# Set exercise:
Scan the data for "context" and copy the lines it appears in.

>> start

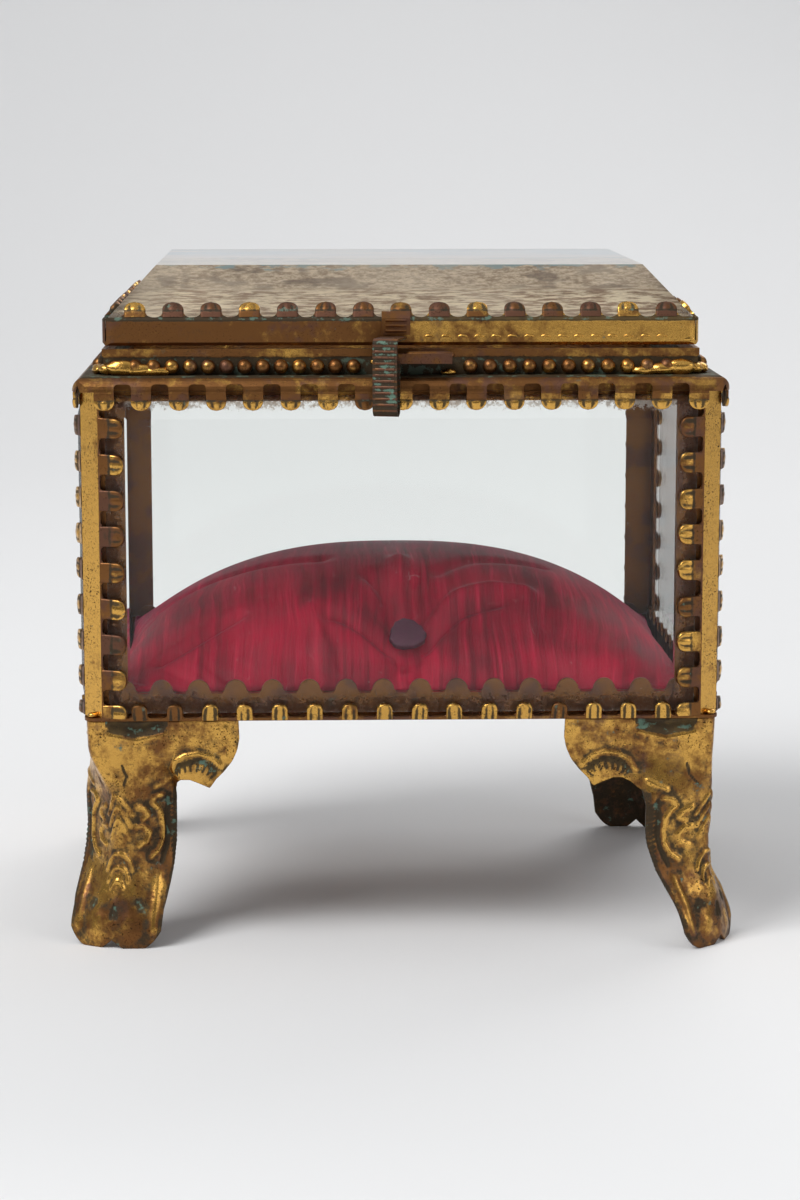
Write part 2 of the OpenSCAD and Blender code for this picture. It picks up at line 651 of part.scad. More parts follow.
// Lid strip: lip under the card, upright band, and tabs laid on the bevel of the glass
module lid_side(w, d) {
    root = 0.3;
    run = w - 2 * 4.2;
    n = count_in(run, lid_pitch);
    lean = [-cos(lid_slope), sin(lid_slope)];
    mid = -strip_t / 2;
    wall_run(w, d)
        ribbon([[-lip_w, lid_lo + strip_t / 2], [mid - 0.3, lid_lo + strip_t / 2], [mid, lid_lo + strip_t / 2 + 0.3],
            [mid, lid_fold], [mid + root * lean[0], lid_fold + root * lean[1]]], strip_t);
    lay([0, d / 2 + mid, lid_fold], [1, 0, 0], [0, lean[0], lean[1]])
        comb(n, pitch_in(run, lid_pitch), lid_tab_w, lid_tab_l, root, strip_t, 0.95);
}

module lid_frame() {
    corner_r = 1.6;
    color("goldenrod") intersection() {
        for (k = [BACK, LEFT, FRONT, RIGHT])
            on_side(k) lid_side(k % 2 == 0 ? lid_w : lid_d, k % 2 == 0 ? lid_d : lid_w);
        linear_extrude(200) rounded_plan(lid_w, lid_d, corner_r);
    }
}

// Half section of the lid glass across a plan width: straight edge, bevel, flat top
module lid_glass_profile(l) {
    half = l / 2 - lid_inset;
    // Where the bevel passes, so that the tabs lie on it
    fold = [l / 2 - strip_t / 2, lid_fold];
    off = (strip_t / 2 + seat_gap) / sin(lid_slope);
    knee_z = fold[1] + (fold[0] - off - half) * tan(lid_slope);
    top_half = half - (lid_top - knee_z) / tan(lid_slope);
    polygon([[-half, lid_glass_lo], [half, lid_glass_lo], [half, knee_z], [top_half, lid_top],
        [-top_half, lid_top], [-half, knee_z]]);
}

module lid_glass() {
    color("lightcyan", 0.4) intersection() {
        rotate([90, 0, 0]) linear_extrude(lid_d, center = true) lid_glass_profile(lid_w);
        rotate([90, 0, 90]) linear_extrude(lid_w, center = true) lid_glass_profile(lid_d);
    }
}

module lid_sheet(z, t, inset) {
    translate([-lid_w / 2 + inset, -lid_d / 2 + inset, z])
        cube([lid_w - 2 * inset, lid_d - 2 * inset, t]);
}

module lid_print() color("wheat") lid_sheet(print_lo, print_t, lid_inset + 0.2);
module lid_backing() color("tan") lid_sheet(lid_backing_lo, backing_t, lid_inset + 0.2);

// End of the clasp on the lid strip, bent over the middle tab, with three ribs
module clasp_plate() {
    lean = [-cos(lid_slope), sin(lid_slope)];
    face = lid_d / 2 + seat_gap + clasp_t / 2;
    plate_lo = clasp_bend_z + 0.3;
    rib_r = 0.2;
    plate_w = clasp_w + 0.5;
    color("sienna") translate([clasp_x + 0.2, 0, 0]) {
        rotate([90, 0, 90]) mirror([1, 0, 0]) linear_extrude(plate_w, center = true)
            ribbon([[face, plate_lo], [face, lid_fold + 0.15],
                [face + lean[0] * 1.1, lid_fold + 0.15 + lean[1] * 1.1]], clasp_t);
        for (i = [0:2]) translate([0, -face - clasp_t / 2, plate_lo + 0.5 + 0.65 * i]) rotate([0, 90, 0])
            cylinder(h = plate_w - 1, r = rib_r, center = true);
    }
}

// Spring strip: step out over the shoulder, ribbed front, and loop back up behind
module clasp_strip() {
    bottom_z = clasp_bend_z - clasp_drop;
    back_y = clasp_front_y - 2 * clasp_loop_r;
    rib_n = 10;
    rib_pitch = (clasp_drop - 2) / rib_n;
    color("sienna") translate([clasp_x, -clasp_root_y, 0]) rotate([0, 0, -clasp_turn]) translate([0, clasp_root_y, 0]) {
        rotate([90, 0, 90]) mirror([1, 0, 0]) linear_extrude(clasp_w, center = true) {
            ribbon(concat([[clasp_root_y, clasp_bend_z], [clasp_front_y - 0.4, clasp_bend_z],
                [clasp_front_y, clasp_bend_z - 0.4]],
                arc([clasp_front_y - clasp_loop_r, bottom_z + clasp_loop_r], clasp_loop_r, 0, -180, 8),
                [[back_y, catch_z + 0.2]]), clasp_t);
            translate([clasp_root_y, clasp_bend_z]) circle(clasp_t / 2);
        }
        for (i = [0:rib_n - 1])
            translate([0, -clasp_front_y - clasp_t / 2 + 0.08, clasp_bend_z - 1 - rib_pitch * (i + 0.5)])
                rotate([0, 90, 0]) cylinder(h = clasp_w - 0.7, r = 0.2, center = true);
    }
}

glass_front();
glass_back();
glass_left();
glass_right();
post_front_left();
post_front_right();
post_back_left();
post_back_right();
top_rail_front();
top_rail_back();
top_rail_left();
top_rail_right();
bottom_rail_front();
bottom_rail_back();
bottom_rail_left();
bottom_rail_right();
angle_front_left();
angle_front_right();
angle_back_left();
angle_back_right();
base_tray();
cushion_board();
cushion();
cushion_button();
leg_front_left();
leg_front_right();
leg_back_left();
leg_back_right();
catch_ledge();
hinge_leaf_box();
hinge_pin();
lid_frame();
lid_glass();
lid_print();
lid_backing();
hinge_leaf_lid();
clasp_plate();
clasp_strip();
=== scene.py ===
"""Dresses the packed glass casket box: metal, glass, legs, tabs, cushion, lid print, solder and stage."""
import math
import random

import bmesh
import bpy
import numpy as np
from mathutils import Matrix, Vector, noise


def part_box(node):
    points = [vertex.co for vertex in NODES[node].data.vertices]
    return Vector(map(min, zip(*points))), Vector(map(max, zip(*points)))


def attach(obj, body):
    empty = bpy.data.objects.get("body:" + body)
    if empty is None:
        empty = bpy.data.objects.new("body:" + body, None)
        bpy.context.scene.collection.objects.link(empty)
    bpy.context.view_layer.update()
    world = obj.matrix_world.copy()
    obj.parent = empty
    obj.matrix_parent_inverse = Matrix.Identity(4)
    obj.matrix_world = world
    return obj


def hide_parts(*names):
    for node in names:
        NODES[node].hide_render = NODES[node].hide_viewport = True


bl_info = {
    "name": "Glass casket box",
    "version": (1, 0, 0),
    "blender": (4, 5, 0),
    "location": "3D View > Sidebar > Casket",
    "description": "Finishes a glass casket with pronged brass strip, stamped legs and a tufted cushion",
    "category": "Object",
}

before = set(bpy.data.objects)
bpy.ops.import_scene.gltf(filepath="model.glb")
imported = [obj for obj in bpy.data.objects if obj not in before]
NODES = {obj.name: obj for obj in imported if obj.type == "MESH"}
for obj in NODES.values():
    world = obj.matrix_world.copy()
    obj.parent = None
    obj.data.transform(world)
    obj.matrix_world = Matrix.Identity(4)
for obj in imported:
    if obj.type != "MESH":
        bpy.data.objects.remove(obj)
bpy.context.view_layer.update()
MM = 0.001

# Sizes shared with the solids, in millimetres
CASE_W, CASE_D, LEG_H = 81.0, 64.0, 29.6
CHAMFER = 2.4
STRIP_T = 0.4
TILT = math.atan2(0.8, 2.8)
LID_SLOPE = math.radians(47.2)
FOLD_LO = LEG_H + STRIP_T / 2
FOLD_HI = LEG_H + 41.7
RIM_TOP = FOLD_HI + 5.45
LID_LO = RIM_TOP + 0.4
LID_FOLD = LID_LO + 3.2
LID_W, LID_D = CASE_W - 5.6, CASE_D - 5.6
SIDES = ("back", "left", "front", "right")
CORNERS = ("front_left", "front_right", "back_left", "back_right")


# Reading and writing meshes


def tube_faces(rows, around, start=0):
    """Faces of an open tube whose rings of points follow each other."""
    return [(start + j * around + i, start + j * around + (i + 1) % around,
             start + (j + 1) * around + (i + 1) % around, start + (j + 1) * around + i)
            for j in range(rows) for i in range(around)]


def mesh_object(name, points, faces, smooth=True):
    """A new object from points in millimetres."""
    mesh = bpy.data.meshes.new(name)
    mesh.from_pydata([tuple(c * MM for c in p) for p in points], [], faces)
    mesh.update()
    if smooth:
        mesh.polygons.foreach_set("use_smooth", [True] * len(mesh.polygons))
    obj = bpy.data.objects.new(name, mesh)
    bpy.context.scene.collection.objects.link(obj)
    return obj


def point_values(obj, name, values):
    """Stores one number for each vertex, for the materials to read."""
    layer = obj.data.attributes.new(name, "FLOAT", "POINT")
    layer.data.foreach_set("value", np.asarray(values, np.float32))


def grid_faces(rows, cols, start=0, flip=False):
    faces = []
    for j in range(rows - 1):
        for i in range(cols - 1):
            a = start + j * cols + i
            quad = (a, a + 1, a + cols + 1, a + cols)
            faces.append(quad[::-1] if flip else quad)
    return faces


def finish_piece(obj, material, body):
    obj.data.materials.clear()
    obj.data.materials.append(material)
    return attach(obj, body)


def ease(x):
    x = np.clip(x, 0.0, 1.0)
    return x * x * (3 - 2 * x)


# Building materials


def fill(tree, node, values):
    """Links or sets a node's inputs."""
    for key, value in values.items():
        if isinstance(value, bpy.types.NodeSocket):
            tree.links.new(value, node.inputs[key])
        else:
            node.inputs[key].default_value = value


def add(tree, kind, values=None, **props):
    """A new node, its named properties set, and its inputs linked or filled."""
    made = tree.nodes.new(kind)
    for key, value in props.items():
        setattr(made, key, value)
    fill(tree, made, values or {})
    return made


def math_node(tree, operation, a, b=0.0, clamp=False):
    return add(tree, "ShaderNodeMath", {0: a, 1: b}, operation=operation, use_clamp=clamp).outputs[0]


def times(tree, a, b):
    return math_node(tree, "MULTIPLY", a, b)


def weighted(tree, terms, start=0.0):
    """The sum of values, each times its weight."""
    total = start
    for value, weight in terms:
        made = add(tree, "ShaderNodeMath", {0: value, 1: weight, 2: total}, operation="MULTIPLY_ADD")
        total = made.outputs[0]
    return total


def split(tree, vector):
    """The three numbers of a vector."""
    return add(tree, "ShaderNodeSeparateXYZ", {"Vector": vector}).outputs


def past_side(tree, axes, inset):
    """How far a place lies past the planes a given distance inside the case's sides: across and deep."""
    return [math_node(tree, "SUBTRACT", math_node(tree, "ABSOLUTE", axes[axis]), (size / 2 - inset) * MM)
            for axis, size in (("X", CASE_W), ("Y", CASE_D))]


def mix_colour(tree, factor, a, b):
    made = add(tree, "ShaderNodeMix", {"Factor": factor, "A": a, "B": b}, data_type="RGBA")
    return made.outputs["Result"]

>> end

# The solution:
        bpy.context.scene.collection.objects.link(empty)
    bpy.context.view_layer.update()
bpy.context.view_layer.update()
    bpy.context.scene.collection.objects.link(obj)